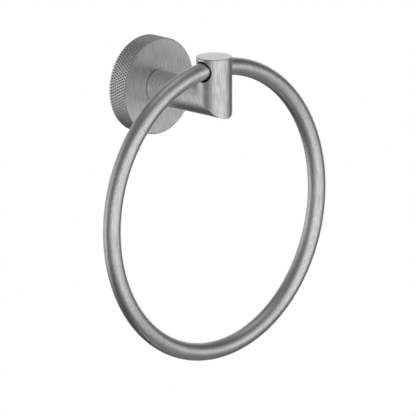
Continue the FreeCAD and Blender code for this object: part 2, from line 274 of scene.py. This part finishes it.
def brushed_metal(name, width, length, contrast, painted_light_and_normal=None):
    """Satin metal brushed upright: streaks along Z, of a width and length, in colour and relief.

    A function given as the last argument paints shade and highlights into the shade, and changes
    the normal, for pieces that have them.
    """
    material, nodes = new_material(name)
    place = nodes.add("ShaderNodeTexCoord").outputs["Object"]
    across, along = 1 / width, 1 / length
    fine_across, fine_along = HAIRLINES_ACROSS * across, HAIRLINES_ALONG * along
    streaks = nodes.noise(place, (across, across, along))
    hairlines = nodes.noise(place, (fine_across, fine_across, fine_along), roughness=0.65)
    grain = nodes.mix(HAIRLINE_SHARE, streaks, hairlines)
    worn = nodes.mix(CLOUD_SHARE, grain, nodes.noise(place, CLOUD_SCALE))
    shade = nodes.spread(worn, GRAIN, (1 - contrast, 1 + contrast))
    normal = nodes.add("ShaderNodeNewGeometry").outputs["Normal"]
    if painted_light_and_normal:
        shade, normal = painted_light_and_normal(nodes, place, shade, normal)
    bump = nodes.add("ShaderNodeBump", {
        "Strength": 0.4, "Distance": RELIEF, "Height": grain, "Normal": normal,
    })
    shader = nodes.add("ShaderNodeBsdfPrincipled", {
        "Base Color": nodes.scaled(METAL_TONE, shade),
        "Metallic": 1.0,
        "Roughness": nodes.spread(worn, GRAIN, GRAIN_ROUGHNESS),
        "Normal": bump.outputs["Normal"],
    })
    nodes.add("ShaderNodeOutputMaterial", {"Surface": shader.outputs[0]})
    return material


def off_axis(nodes, place, centre, flat):
    """Each point's vector from an axis through a centre, and its length.

    Flat is 0 along the axis and 1 across it.
    """
    offset = nodes.vector_maths("MULTIPLY", nodes.vector_maths("SUBTRACT", place, centre), flat)
    return offset, nodes.vector_maths("LENGTH", offset, output="Value")


def flange_painted_light_and_flats(nodes, place, shade, normal):
    """Painted shade in the rim's pits, painted highlights on its flattened crests, painted shade
    at the stem's seam.
    """
    outward, radius = off_axis(nodes, place, (0.0, 0.0, 0.0), (1.0, 0.0, 1.0))
    on_rim = nodes.spread(nodes.dot(normal, OUTWARD), FRONT_TO_RIM_FACING)
    # painted shade along the seam round the stem
    painted_seam_shade = nodes.spread(radius, SEAM_ON_FLANGE, PAINTED_SEAM_SHADES)
    # painted shade in the knurl's pits and a painted highlight on its crests
    painted_rim_light = nodes.spread(radius, PIT_TO_CREST_RADII, PIT_SHADOW_TO_CREST_HIGHLIGHT)
    shade = nodes.maths("MULTIPLY", shade, nodes.mix(on_rim, painted_seam_shade, painted_rim_light))
    flattened = nodes.maths("MULTIPLY", nodes.spread(radius, FLATTENED_RADII), on_rim)
    outward = nodes.vector_maths("NORMALIZE", outward)
    return shade, nodes.mix(flattened, normal, outward, "VECTOR")


def post_painted_light(nodes, place, shade, normal):
    """Painted highlights on the top and along the edges, and painted shade in the bore and along
    the seam.
    """
    bevel = nodes.add("ShaderNodeBevel", {"Radius": EDGE_HIGHLIGHT_RADIUS}, samples=8)
    facing = nodes.dot(bevel.outputs["Normal"], normal)
    radius = off_axis(nodes, place, BORE_CENTRE, (0.0, 1.0, 1.0))[1]
    painted_light_factors = (
        # painted highlight along the edges
        nodes.spread(facing, FLAT_TO_EDGE_FACING, FLAT_TO_EDGE_HIGHLIGHT),
        # painted highlight on the top
        nodes.spread(nodes.dot(normal, UPWARD), TOP_FACING, PAINTED_TOP_HIGHLIGHT),
        # painted shade inside the bore
        nodes.spread(radius, BORE_EDGE, PAINTED_BORE_SHADES),
        # painted shade along the seam at the stem's foot
        nodes.spread(nodes.dot(place, OUTWARD), SEAM_ON_STEM, PAINTED_SEAM_SHADES),
    )
    for painted_light_factor in painted_light_factors:
        shade = nodes.maths("MULTIPLY", shade, painted_light_factor)
    return shade, normal


# Turned metal: scales are as for brushed metal, and shades go with the range of the noise
TURNED_NOISE = (0.3, 0.7)
TURNED_CLOUD_SCALE = (140.0, 140.0, 140.0)
TURNED_CLOUD_SHADES = (0.85, 1.1)
TURNING_MARK_SCALE = (500.0, 3000.0, 500.0)
TURNED_ROUGHNESS_CHANGE = 0.06  # more and less than a metal's own


def turned_metal(name, tone, roughness):
    """Plain machined metal for the hidden pieces, with faint clouds and turning marks."""
    material, nodes = new_material(name)
    place = nodes.add("ShaderNodeTexCoord").outputs["Object"]
    clouds = nodes.noise(place, TURNED_CLOUD_SCALE, detail=4.0)
    marks = nodes.noise(place, TURNING_MARK_SCALE)
    shade = nodes.spread(clouds, TURNED_NOISE, TURNED_CLOUD_SHADES)
    roughnesses = (roughness - TURNED_ROUGHNESS_CHANGE, roughness + TURNED_ROUGHNESS_CHANGE)
    bump = nodes.add("ShaderNodeBump", {"Strength": 0.3, "Distance": RELIEF, "Height": marks})
    shader = nodes.add("ShaderNodeBsdfPrincipled", {
        "Base Color": nodes.scaled(tone, shade),
        "Metallic": 1.0,
        "Roughness": nodes.spread(marks, TURNED_NOISE, roughnesses),
        "Normal": bump.outputs["Normal"],
    })
    nodes.add("ShaderNodeOutputMaterial", {"Surface": shader.outputs[0]})
    return material


def dress(node, material):
    """Give a CAD node its material."""
    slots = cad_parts[node].data.materials
    slots.clear()
    slots.append(material)


make_camera()
make_world()
make_floor()

dress("flange_cover", brushed_metal(
    "brushed_flange", width=0.4 * MM, length=8.0 * MM, contrast=0.6, painted_light_and_normal=flange_painted_light_and_flats))
dress("arm_post", brushed_metal(
    "brushed_post", width=0.55 * MM, length=9.0 * MM, contrast=0.7, painted_light_and_normal=post_painted_light))
dress("ring", brushed_metal("brushed_bar", width=0.4 * MM, length=10.0 * MM, contrast=0.62))
dress("wall_bracket", turned_metal("bracket_metal", tone=(0.55, 0.56, 0.57), roughness=0.5))
screw_metal = turned_metal("screw_metal", tone=(0.42, 0.43, 0.45), roughness=0.35)
for screw in ("stem_bolt", "lock_washer", "flange_set_screw"):
    dress(screw, screw_metal)

bpy.context.scene.view_settings.view_transform = "Standard"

------------------------------------------------

Aim of the exercise – Repeat the material in full, exactly as it stands.

Completed exercise –
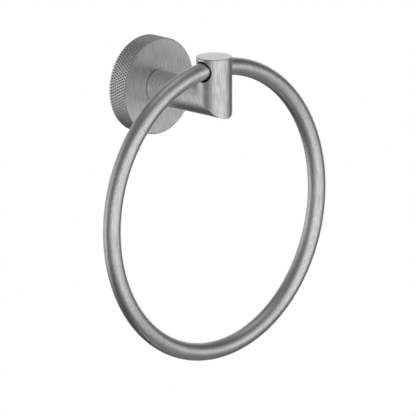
Continue the FreeCAD and Blender code for this object: part 2, from line 274 of scene.py. This part finishes it.
def brushed_metal(name, width, length, contrast, painted_light_and_normal=None):
    """Satin metal brushed upright: streaks along Z, of a width and length, in colour and relief.

    A function given as the last argument paints shade and highlights into the shade, and changes
    the normal, for pieces that have them.
    """
    material, nodes = new_material(name)
    place = nodes.add("ShaderNodeTexCoord").outputs["Object"]
    across, along = 1 / width, 1 / length
    fine_across, fine_along = HAIRLINES_ACROSS * across, HAIRLINES_ALONG * along
    streaks = nodes.noise(place, (across, across, along))
    hairlines = nodes.noise(place, (fine_across, fine_across, fine_along), roughness=0.65)
    grain = nodes.mix(HAIRLINE_SHARE, streaks, hairlines)
    worn = nodes.mix(CLOUD_SHARE, grain, nodes.noise(place, CLOUD_SCALE))
    shade = nodes.spread(worn, GRAIN, (1 - contrast, 1 + contrast))
    normal = nodes.add("ShaderNodeNewGeometry").outputs["Normal"]
    if painted_light_and_normal:
        shade, normal = painted_light_and_normal(nodes, place, shade, normal)
    bump = nodes.add("ShaderNodeBump", {
        "Strength": 0.4, "Distance": RELIEF, "Height": grain, "Normal": normal,
    })
    shader = nodes.add("ShaderNodeBsdfPrincipled", {
        "Base Color": nodes.scaled(METAL_TONE, shade),
        "Metallic": 1.0,
        "Roughness": nodes.spread(worn, GRAIN, GRAIN_ROUGHNESS),
        "Normal": bump.outputs["Normal"],
    })
    nodes.add("ShaderNodeOutputMaterial", {"Surface": shader.outputs[0]})
    return material


def off_axis(nodes, place, centre, flat):
    """Each point's vector from an axis through a centre, and its length.

    Flat is 0 along the axis and 1 across it.
    """
    offset = nodes.vector_maths("MULTIPLY", nodes.vector_maths("SUBTRACT", place, centre), flat)
    return offset, nodes.vector_maths("LENGTH", offset, output="Value")


def flange_painted_light_and_flats(nodes, place, shade, normal):
    """Painted shade in the rim's pits, painted highlights on its flattened crests, painted shade
    at the stem's seam.
    """
    outward, radius = off_axis(nodes, place, (0.0, 0.0, 0.0), (1.0, 0.0, 1.0))
    on_rim = nodes.spread(nodes.dot(normal, OUTWARD), FRONT_TO_RIM_FACING)
    # painted shade along the seam round the stem
    painted_seam_shade = nodes.spread(radius, SEAM_ON_FLANGE, PAINTED_SEAM_SHADES)
    # painted shade in the knurl's pits and a painted highlight on its crests
    painted_rim_light = nodes.spread(radius, PIT_TO_CREST_RADII, PIT_SHADOW_TO_CREST_HIGHLIGHT)
    shade = nodes.maths("MULTIPLY", shade, nodes.mix(on_rim, painted_seam_shade, painted_rim_light))
    flattened = nodes.maths("MULTIPLY", nodes.spread(radius, FLATTENED_RADII), on_rim)
    outward = nodes.vector_maths("NORMALIZE", outward)
    return shade, nodes.mix(flattened, normal, outward, "VECTOR")


def post_painted_light(nodes, place, shade, normal):
    """Painted highlights on the top and along the edges, and painted shade in the bore and along
    the seam.
    """
    bevel = nodes.add("ShaderNodeBevel", {"Radius": EDGE_HIGHLIGHT_RADIUS}, samples=8)
    facing = nodes.dot(bevel.outputs["Normal"], normal)
    radius = off_axis(nodes, place, BORE_CENTRE, (0.0, 1.0, 1.0))[1]
    painted_light_factors = (
        # painted highlight along the edges
        nodes.spread(facing, FLAT_TO_EDGE_FACING, FLAT_TO_EDGE_HIGHLIGHT),
        # painted highlight on the top
        nodes.spread(nodes.dot(normal, UPWARD), TOP_FACING, PAINTED_TOP_HIGHLIGHT),
        # painted shade inside the bore
        nodes.spread(radius, BORE_EDGE, PAINTED_BORE_SHADES),
        # painted shade along the seam at the stem's foot
        nodes.spread(nodes.dot(place, OUTWARD), SEAM_ON_STEM, PAINTED_SEAM_SHADES),
    )
    for painted_light_factor in painted_light_factors:
        shade = nodes.maths("MULTIPLY", shade, painted_light_factor)
    return shade, normal


# Turned metal: scales are as for brushed metal, and shades go with the range of the noise
TURNED_NOISE = (0.3, 0.7)
TURNED_CLOUD_SCALE = (140.0, 140.0, 140.0)
TURNED_CLOUD_SHADES = (0.85, 1.1)
TURNING_MARK_SCALE = (500.0, 3000.0, 500.0)
TURNED_ROUGHNESS_CHANGE = 0.06  # more and less than a metal's own


def turned_metal(name, tone, roughness):
    """Plain machined metal for the hidden pieces, with faint clouds and turning marks."""
    material, nodes = new_material(name)
    place = nodes.add("ShaderNodeTexCoord").outputs["Object"]
    clouds = nodes.noise(place, TURNED_CLOUD_SCALE, detail=4.0)
    marks = nodes.noise(place, TURNING_MARK_SCALE)
    shade = nodes.spread(clouds, TURNED_NOISE, TURNED_CLOUD_SHADES)
    roughnesses = (roughness - TURNED_ROUGHNESS_CHANGE, roughness + TURNED_ROUGHNESS_CHANGE)
    bump = nodes.add("ShaderNodeBump", {"Strength": 0.3, "Distance": RELIEF, "Height": marks})
    shader = nodes.add("ShaderNodeBsdfPrincipled", {
        "Base Color": nodes.scaled(tone, shade),
        "Metallic": 1.0,
        "Roughness": nodes.spread(marks, TURNED_NOISE, roughnesses),
        "Normal": bump.outputs["Normal"],
    })
    nodes.add("ShaderNodeOutputMaterial", {"Surface": shader.outputs[0]})
    return material


def dress(node, material):
    """Give a CAD node its material."""
    slots = cad_parts[node].data.materials
    slots.clear()
    slots.append(material)


make_camera()
make_world()
make_floor()

dress("flange_cover", brushed_metal(
    "brushed_flange", width=0.4 * MM, length=8.0 * MM, contrast=0.6, painted_light_and_normal=flange_painted_light_and_flats))
dress("arm_post", brushed_metal(
    "brushed_post", width=0.55 * MM, length=9.0 * MM, contrast=0.7, painted_light_and_normal=post_painted_light))
dress("ring", brushed_metal("brushed_bar", width=0.4 * MM, length=10.0 * MM, contrast=0.62))
dress("wall_bracket", turned_metal("bracket_metal", tone=(0.55, 0.56, 0.57), roughness=0.5))
screw_metal = turned_metal("screw_metal", tone=(0.42, 0.43, 0.45), roughness=0.35)
for screw in ("stem_bolt", "lock_washer", "flange_set_screw"):
    dress(screw, screw_metal)

bpy.context.scene.view_settings.view_transform = "Standard"